Nonlinear optics in porous silicon photonic crystals and microcavities

This paper is a survey of our recently published and new results on nonlinear-optical studies of photonic band-gap (PBG) structures formed from mesoporous silicon. The studies are performed on photonic crystals, high-quality-factor microcavities (MC) with a half-wavelength-thick microcavity spacer, and on series of coupled microcavities with two identical microcavity spacers and controllable coupling by intermediate Bragg reflector transmittance. The enhanced second-harmonic generation (SHG) is observed and analyzed for the fundamental wavelength at the PBG edge and in resonance with the microcavity mode. The second-harmonic intensity is enhanced by a factor of approximately 10(2) in comparison with that outside the photonic band gap. The interrelation of two enhancement mechanisms, spatial field localization and phase matching, is determined. The dependence of the shape of SHG spectra on coupling is studied at resonance with one of the splitted modes of coupled microcavities.

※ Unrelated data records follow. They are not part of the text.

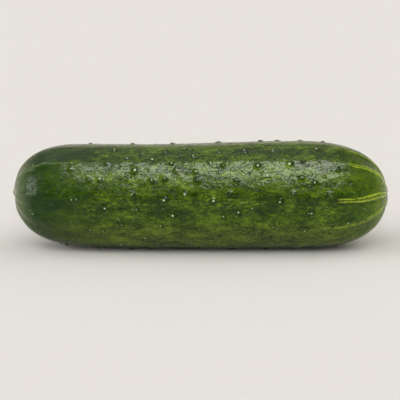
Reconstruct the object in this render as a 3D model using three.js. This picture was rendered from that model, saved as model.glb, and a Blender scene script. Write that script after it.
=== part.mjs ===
// A garden cucumber, as picked, lying on its flattest side. It grew as one piece, so it is one
// solid: the rounded stem end points to -X, the blossom end to +X, and +Z is up.
// Sizes are in millimetres. The origin is on the surface it lies on, under the middle of its box.
import * as THREE from "three";

// Driving dimensions.
const LENGTH = 180; // from scar to scar
const GIRTH = [25.5, 1.02, -0.38]; // radius of the body, as powers of t
const AXIS_HEIGHT = [24.85, 0.84, 0.64, -1.58]; // height of the middle line, as powers of t
const SIDE_BOW = 1.6; // how far the ends swing towards +Y
const WIDER = 1.015; // width over height, as it has settled under its own weight
const LOBE = 0.008; // the three seed chambers swell the outline by this share of the radius

// Each end closes as a superellipse: reach is how far from the tip the rounding starts, and power
// is how blunt the tip is.
const LENGTHWISE_POWER = 4; // the same for both ends
const STEM_END = { reach: 43.4, power: 1.78, scarRadius: 4.2, scarHeight: 0.5 };
const BLOSSOM_END = { reach: 55.6, power: 1.72, scarRadius: 5.2, scarHeight: 0.3 };
const SCAR_SLOPE = 0.9; // width of the slope round each scar

// Ribs run from end to end. Angles are in degrees about X, from -Y (the front) over +Z (the top).
const RIB_ANGLES = [-53, -19, 10, 50, 77, 113, 149, 187, 226, 266];
const FACET_DEPTH = { middle: 0.32, ends: 0.75 }; // how much lower it is midway between two ribs
const FACET_ONSET = 3; // the higher, the closer to the ends the facets deepen
const CREST_ROUNDING = 0.2; // share of a facet's half-width taken by the rounding of its rib

// Mesh resolution.
const STATIONS = 46;
const SIDES = 60;

const BODY_LENGTH = LENGTH - STEM_END.scarHeight - BLOSSOM_END.scarHeight;

// Sums factors[0] + factors[1] * t + factors[2] * t ** 2 and so on, where t runs from -1 at the
// stem tip to 1 at the blossom tip.
const polynomial = (factors, t) => factors.reduce((sum, factor, power) => sum + factor * t ** power, 0);

// The share of the body's radius that is left at a distance from a tip.
function closing(fromTip, end) {
  const inwards = THREE.MathUtils.clamp(1 - fromTip / end.reach, 0, 1);
  return (1 - inwards ** LENGTHWISE_POWER) ** (1 / end.power);
}

// 0 on a rib's crest and 1 midway between two ribs, with the crest rounded off.
function betweenRibs(degrees) {
  const last = RIB_ANGLES.length - 1;
  const wrapped = THREE.MathUtils.euclideanModulo(degrees - RIB_ANGLES[0], 360) + RIB_ANGLES[0];
  const next = RIB_ANGLES.findIndex((angle) => angle > wrapped);
  const low = RIB_ANGLES[next < 0 ? last : next - 1];
  const high = next < 0 ? RIB_ANGLES[0] + 360 : RIB_ANGLES[next];
  const nearest = Math.min(wrapped - low, high - wrapped) / ((high - low) / 2);
  const rounded = Math.hypot(nearest, CREST_ROUNDING) - CREST_ROUNDING;
  return rounded / (Math.hypot(1, CREST_ROUNDING) - CREST_ROUNDING);
}

// How far the skin lies below the round body, for the facets between the ribs.
function facetDip(t, degrees) {
  const depth = THREE.MathUtils.lerp(FACET_DEPTH.middle, FACET_DEPTH.ends, Math.abs(t) ** FACET_ONSET);
  const across = betweenRibs(degrees);
  return depth * across * (2 - across);
}

// The scar stands a little proud of the tip, so that the tip's plateau is flat and has an edge.
function scarRise(radius, end) {
  const beyond = THREE.MathUtils.smoothstep(radius, end.scarRadius - SCAR_SLOPE, end.scarRadius);
  return end.scarHeight * (1 - beyond);
}

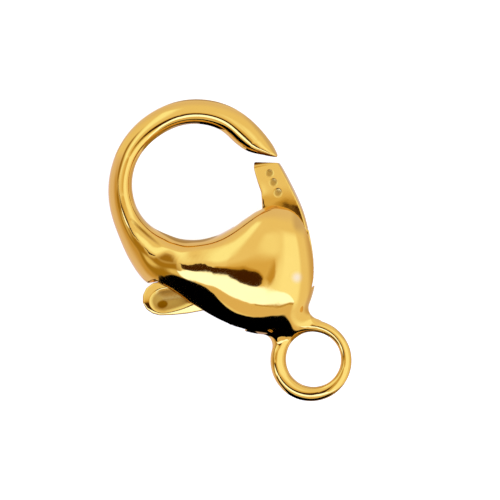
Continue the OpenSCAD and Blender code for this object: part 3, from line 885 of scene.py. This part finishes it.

The experimental results on third-harmonic generation in PBG materials are presented. The resonant enhancement is observed both at the PBG edge and in the MC mode. The intensity achieves 10(3) at the photonic band-gap edge and 5 x 10(3) in the MC mode in comparison with an off-resonant value. A peculiar factor is the interplay of silicon absorption and the cubic susceptibility resonance at the third harmonic wavelength near the E-0/E-1 critical point of silicon.